Parenting: Discussing politics and other tough topics with your kids

November 9, 2012 2:35:53 PM PST
Election day is a wonderful opportunity to start having thoughtful discussions with your tween or teen about politics.

Experts at two websites have some good ideas to get you started: Storknet.com and thoughtfulwomen.org.

The main idea here is that our democracy works best when everyone participates. So if your child not only sees you going to the voting booth, but also learns to think critically and form their own opinions, even volunteer during an election year and ask questions after a debate, then it breeds responsible behavior in the next generation of voting adults.
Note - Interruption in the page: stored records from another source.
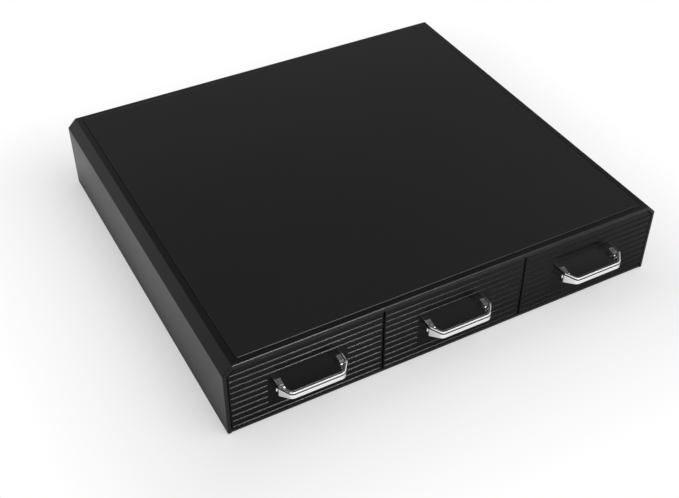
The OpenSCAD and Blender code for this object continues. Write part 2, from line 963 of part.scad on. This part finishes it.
// A pin through each foot and its mount, with a round head outside
module handle_pins() {
    color(chrome_colour)
        at_handle()
            for (side = [-1, 1])
                translate([side * handle_w / 2, -pin_out, 0])
                    rotate([0, side * 90, 0]) {
                        translate([0, 0, -strap_foot_t - mount_t])
                            cylinder(r = pin_r, h = strap_foot_t + mount_t);
                        cylinder(r = pin_head_r, h = pin_head_h / 2);
                        translate([0, 0, pin_head_h / 2])
                            cylinder(r1 = pin_head_r, r2 = pin_head_r - pin_head_h / 2, h = pin_head_h / 2);
                    }
}

// ---- Drawer screws ----

module handle_screws() {
    color(steel_colour)
        for (p = handle_screw_places())
            translate([p[0], front_back + tray_t, p[1]])
                rotate([90, 0, 0])
                    pan_screw(handle_screw_r, tray_t + front_t + handle_bite);
}

module front_screws() {
    color(steel_colour)
        for (p = front_screw_places())
            translate([p[0], front_back + tray_t, p[1]])
                rotate([90, 0, 0])
                    pan_screw(screw_r, tray_t + front_bite);
}

module tray_left() { at_drawer(LEFT) tray(); }
module tray_middle() { at_drawer(MIDDLE) tray(); }
module tray_right() { at_drawer(RIGHT) tray(); }
module front_left() { at_drawer(LEFT) drawer_front(LEFT); }
module front_middle() { at_drawer(MIDDLE) drawer_front(MIDDLE); }
module front_right() { at_drawer(RIGHT) drawer_front(RIGHT); }
module handle_left() { at_drawer(LEFT) pull_handle(); }
module handle_middle() { at_drawer(MIDDLE) pull_handle(); }
module handle_right() { at_drawer(RIGHT) pull_handle(); }
module handle_mounts_left() { at_drawer(LEFT) handle_mounts(); }
module handle_mounts_middle() { at_drawer(MIDDLE) handle_mounts(); }
module handle_mounts_right() { at_drawer(RIGHT) handle_mounts(); }
module handle_pins_left() { at_drawer(LEFT) handle_pins(); }
module handle_pins_middle() { at_drawer(MIDDLE) handle_pins(); }
module handle_pins_right() { at_drawer(RIGHT) handle_pins(); }
module handle_screws_left() { at_drawer(LEFT) handle_screws(); }
module handle_screws_middle() { at_drawer(MIDDLE) handle_screws(); }
module handle_screws_right() { at_drawer(RIGHT) handle_screws(); }
module front_screws_left() { at_drawer(LEFT) front_screws(); }
module front_screws_middle() { at_drawer(MIDDLE) front_screws(); }
module front_screws_right() { at_drawer(RIGHT) front_screws(); }

casing_shell();
base_panel();
top_mat();
divider_left();
divider_right();
base_screws();
rubber_feet();
tray_left();
tray_middle();
tray_right();
front_left();
front_middle();
front_right();
handle_left();
handle_middle();
handle_right();
handle_mounts_left();
handle_mounts_middle();
handle_mounts_right();
handle_pins_left();
handle_pins_middle();
handle_pins_right();
handle_screws_left();
handle_screws_middle();
handle_screws_right();
front_screws_left();
front_screws_middle();
front_screws_right();
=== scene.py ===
import math

import bpy
from mathutils import Matrix, Vector


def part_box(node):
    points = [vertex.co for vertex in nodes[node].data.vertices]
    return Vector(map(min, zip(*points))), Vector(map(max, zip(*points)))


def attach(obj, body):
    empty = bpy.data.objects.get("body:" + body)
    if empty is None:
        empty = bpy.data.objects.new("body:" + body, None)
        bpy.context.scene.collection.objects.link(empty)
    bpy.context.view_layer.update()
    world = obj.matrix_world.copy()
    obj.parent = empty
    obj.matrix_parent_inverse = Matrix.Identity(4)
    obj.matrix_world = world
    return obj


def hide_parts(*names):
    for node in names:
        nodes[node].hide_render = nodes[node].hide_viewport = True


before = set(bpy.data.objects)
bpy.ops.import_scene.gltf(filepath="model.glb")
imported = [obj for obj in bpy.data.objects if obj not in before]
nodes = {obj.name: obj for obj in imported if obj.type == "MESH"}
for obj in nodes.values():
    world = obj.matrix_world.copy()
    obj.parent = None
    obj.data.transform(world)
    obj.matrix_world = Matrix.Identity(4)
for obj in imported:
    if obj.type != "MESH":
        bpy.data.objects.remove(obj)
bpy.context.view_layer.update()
SIDES = ("left", "middle", "right")


# ---- Objects and the camera, in metres ----

# The photograph's viewing angle in degrees, and the camera's distance from its target
PHOTO_AZIMUTH = -28.4
PHOTO_ELEVATION = 40.83
PHOTO_DISTANCE = 0.78303
PHOTO_TARGET = (-0.03709, -0.04869, 0.030)
# In millimetres
LENS = 57.06
SENSOR_W = 36.0


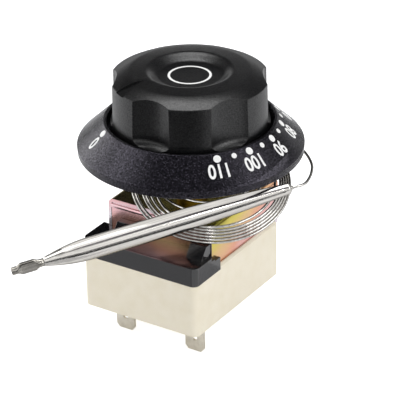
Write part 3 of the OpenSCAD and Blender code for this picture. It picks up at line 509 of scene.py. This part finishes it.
def drawn_tube(name, dark, light, axis, size, roughness):
    """Bright drawn steel with fine lines along an axis."""
    material, tree, shader, place = start_finish(
        name, {"Metallic": 1, "Specular Tint": linear("#7E7C79")})
    turn_to_z = axis.rotation_difference(ALONG_Z).to_euler()
    lined_up = add_node(tree, "ShaderNodeMapping", values={"Rotation": turn_to_z},
                        links={"Vector": place}).outputs[0]
    vary(tree, shader, patches(tree, lined_up, size, stretch=LONG_LINES),
         colours=[(0.3, dark), (0.7, light)], depth=0.004)
    vary(tree, shader, patches(tree, place, 4, 2), roughness=(roughness * 0.8, roughness * 1.25))
    describe(material)
    return material


bulb_finish = drawn_tube("bright_drawn_bulb", "#C9C6C1", "#E6E3DE", bulb_axis, 0.35, 0.17)
tail_finish = drawn_tube("dull_drawn_tail", "#85827C", "#BCB9B2", bulb_axis, 0.35, 0.2)
capillary_finish = drawn_tube("bright_drawn_capillary", "#BAB8B3", "#E6E4E0", ALONG_Z, 0.8, 0.12)

# %% [markdown]
# The print is an opaque white ink, pad printed and nearly matt. Its tone varies a little, because
# an even white would look cut out of paper.
# %% White print
print_finish, tree, shader, place = start_finish("white_pad_print", {"Roughness": 0.5, "IOR": 1.5})
vary(tree, shader, patches(tree, place, 0.5), colours=[(0.3, "#E9E9E6"), (0.7, "#FAFAF8")])
vary(tree, shader, patches(tree, place, 0.25), depth=0.006)
describe(print_finish)

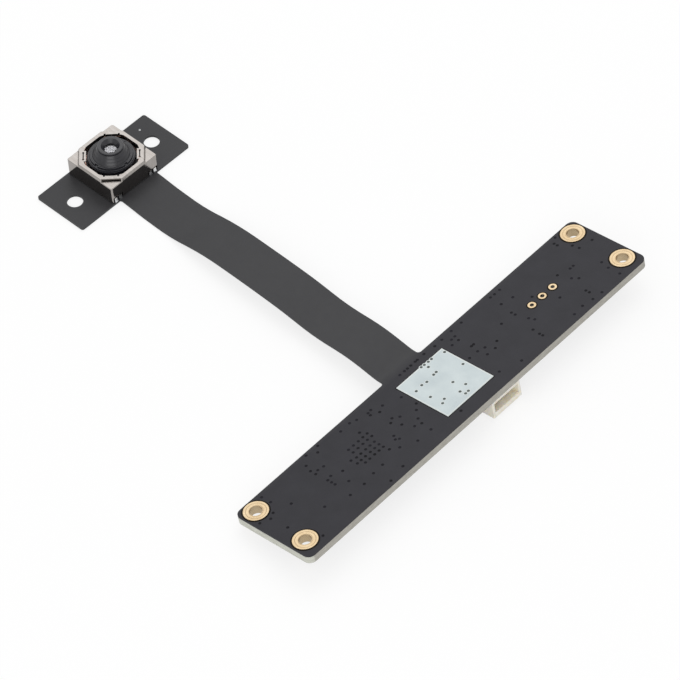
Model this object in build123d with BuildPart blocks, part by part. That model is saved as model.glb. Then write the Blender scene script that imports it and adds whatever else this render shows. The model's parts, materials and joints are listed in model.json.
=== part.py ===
# An autofocus camera module on a printed ribbon, with its long control board.
# Millimetres. The origin is where the lens axis meets the underside of the head,
# +Z looks out of the lens, +X runs along the ribbon to the board and +Y along the board.

import os
from math import atan, cos, degrees, radians, sin, tan

from build123d import *

os.makedirs("parts", exist_ok=True)

# Film and head tab
film_height = 0.15
stiffener_height = 0.2
tab_length = 20.0
tab_width = 8.7
tab_corner = 0.35
tab_hole_radius = 1.1
tab_hole_spacing = 14.33

# Can of the actuator
can_side = 8.5
can_rise = 2.8
can_wall = 0.15
can_corner = 0.3
can_edge = 0.08
# The middle of the top stands higher than its four corners
plateau_rise = 0.38
plateau_chord = 4.5
plateau_inset = 0.14
plateau_edge = 0.05
opening_side = 7.2
opening_radius = 3.82
plain_chord = 3.78
lip_chord = 3.4
lip_width = 1.9
lip_slit_chord = 3.76
lip_slit_length = 1.2
lip_slit_width = 0.15
notch_side = 0.26
corner_mark_length = 2.6
corner_slot_width = 0.16
groove_width = 0.1
groove_depth = 0.05

# Base, sensor and filter
ledge_height = 0.15
base_height = 0.65
base_clearance = 0.05
window_radius = 2.75
sensor_room_side = 6.6
sensor_room_height = 0.45
sensor_length = 5.9
sensor_width = 5.3
sensor_height = 0.2
filter_side = 6.2
filter_height = 0.15

# Terminals at the can's foot
terminal_width = 0.45
terminal_height = 0.55
terminal_spacing = 0.8
terminal_centre = 3.2
cut_out_width = 1.7
cut_out_height = 0.75
solder_foot = 0.1

# Lens carrier, coil, magnets and leaf springs
barrel_radius = 3.2
thread_clearance = 0.02
carrier_flat = 3.42
carrier_chord = 3.62
flange_overhang = 0.28
flange_height = 0.2
coil_height = 1.05
coil_thickness = 0.24
collar_radius = 3.45
collar_height = 0.15
spring_height = 0.04
spring_ring_width = 0.16
spring_ring_clearance = 0.03
spring_arm_radius = 3.9
spring_arm_width = 0.1
spring_arm_start = 6.0
magnet_chord = 4.25
magnet_lift = 0.12
clamp_flat = 3.86
clamp_chord = 4.3
yoke_clearance = 0.02

# Lens barrel, measured up from the tab
barrel_foot = 0.9
barrel_front = 5.02
front_ring_radius = 1.76
front_ring_height = 0.3
front_chamfer = 0.08
hood_radius = 1.27
hood_depth = 0.5
stop_radius = 0.85
stop_height = 0.12
cone_radius = 2.55
cone_foot = 3.44
shoulder_radius = 2.85
shoulder_height = 0.22
neck_radius = 3.06
neck_height = 0.12
key_count = 4
key_width = 0.5
key_depth = 0.22
front_lens_radius = 1.15
front_lens_height = 0.48
middle_lens_radius = 1.5
middle_lens_height = 0.5
middle_spacer_height = 0.25
rear_lens_radius = 2.4
rear_lens_height = 0.75
rear_ring_height = 0.25
ring_land = 0.45
lens_clearance = 0.02
# Each lens has a curved front inside this rim radius, and a flat back
front_lens_rim = 0.83
front_lens_bulge = 0.09
middle_lens_rim = 0.9
middle_lens_bulge = -0.1
rear_lens_rim = 1.0
rear_lens_bulge = 0.1

# Control board, tilted so that the connector's rear edge rests on the ground
board_length = 64.0
board_width = 13.0
board_thickness = 1.2
board_corner = 1.0
board_x = 60.0
board_y = 0.2
board_turn = 1.0
board_tilt = 8.65

# Ribbon
ribbon_width = 6.7
ribbon_head_y = 0.3
ribbon_board_y = -1.18
ribbon_flare = 0.45
# The film leaves the tab level and meets the board in its plane at these shares of the free run.
leave_share = 0.03
meet_share = 0.975
# Between them each wave corner has its share of the run and the height of the film's underside.
wave_shares = [0.08, 0.19, 0.327, 0.478, 0.622, 0.737, 0.872]
wave_heights = [0.03, 0.06, 1.62, 1.93, 2.03, 1.6, 2.46]
bend_share = 0.45

# Plated holes and pads
mount_spacing = 8.5
mount_end_gap = 1.95
mount_x = -0.4
mount_y = 0.08
mount_bore = 0.85
mount_ring = 1.65
plating = 0.05
pad_x = -0.18
pad_end_gap = 13.02
pad_pitch = 2.03
pad_count = 3
pad_bore = 0.28
pad_ring = 0.56
label_x = -0.16
label_y = 0.17
label_width = 8.94
label_length = 8.65
label_height = 0.03

# Connector under the board's right edge
socket_y = 4.03
socket_width = 5.25
socket_depth = 4.0
socket_height = 2.62
socket_room_width = 4.48
socket_room_height = 1.45
socket_room_depth = 3.3
socket_room_drop = 0.4
ear_width = 0.7
ear_depth = 1.7
ear_height = 1.5
contact_count = 4
contact_pitch = 1.0
contact_size = 0.3
contact_reach = 2.2
contact_tail = 0.7
contact_plate = 0.15
anchor_plate = 0.15
anchor_foot = 0.5

# Chips under the board
chip_gap = 0.05
bridge_side = 7.0
bridge_height = 0.85
bridge_x = -0.4
bridge_end_gap = 17.9
bridge_pad_count = 12
bridge_pad_pitch = 0.5
bridge_pad_width = 0.25
bridge_pad_length = 0.5
bridge_pad_out = 0.1
flash_x = 0.4
flash_end_gap = 8.4
flash_width = 3.9
flash_length = 4.9
flash_height = 1.4
flash_lead_pitch = 1.27
flash_lead_width = 0.4
regulator_width = 1.6
regulator_length = 2.9
regulator_height = 1.05
regulator_lead_pitch = 0.95
regulator_lead_width = 0.4
lead_plate = 0.15
lead_reach = 0.85
lead_foot = 0.45
crystal_x = -3.4
crystal_drop = 5.9
crystal_width = 2.5
crystal_length = 3.2
crystal_base_height = 0.35
crystal_lid_height = 0.35
crystal_lid_inset = 0.2
inductor_x = -1.6
inductor_y = 12.4
inductor_side = 3.0
inductor_height = 1.3
inductor_corner = 0.6
inductor_foot = 0.9
small_chip_length = 1.0
small_chip_width = 0.5
capacitor_height = 0.5
resistor_height = 0.35
big_chip_length = 1.6
big_chip_width = 0.8
big_chip_height = 0.8
end_share = 0.25
end_wrap = 0.02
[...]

The experts at Storknet suggest several critical points:

1. Share all sides of the political discussion. I do this with my son, Jake. I'm not trying to convince him to be a Republican, Democrat or Independent. I respect his intelligence and I assume he'll form his own opinions over time. But I'm trying to get him to see all sides of an issue, to think about the underprivileged, the successful and what their obligations are to each other in our culture. I like having him read articles, the web and watch the debates with me to spur our discussions.

2. Broaden the discussion so that you're talking about our country's political process and its importance. Teach your kids more than their teachers might have time to in school: how lucky we are that we live in a democracy since much of the world doesn't; the importance of honest, fair elections without violence; how difficult it was for minorities and women to get the right to vote; how disagreements make our country stronger not weaker.

3. Take your kids with you when you vote - right into the voting booth. Explain how you cast your ballot and what happens to your vote from there. You could even talk about how the process sometimes goes wrong (hanging chads) or about the recent voter ID controversy.

4. Follow the election results together at breakfast tomorrow. Discuss how it feels if their favorite candidate wins or loses and how mature people handle either situation. Talk about the peaceful transition between a new president and a former one. Explain the inauguration and its rich history in our country. Google some past inaugural ceremonies to let them get a feel for the importance of the Presidency.

The writers at thoughtfulwomen.org take it a step further saying your serious political discussions with your kids gives them the confidence to become analytical, feel independent, participate in classroom discussions, debate opposing viewpoints and have real conversations. All of it adds up to stronger, smarter kids who develop opinions and learn to defend their points of view.

Give it a try... and be open to future controversial discussions on religion and sex too, now that you've opened the door to critical thinking and independence!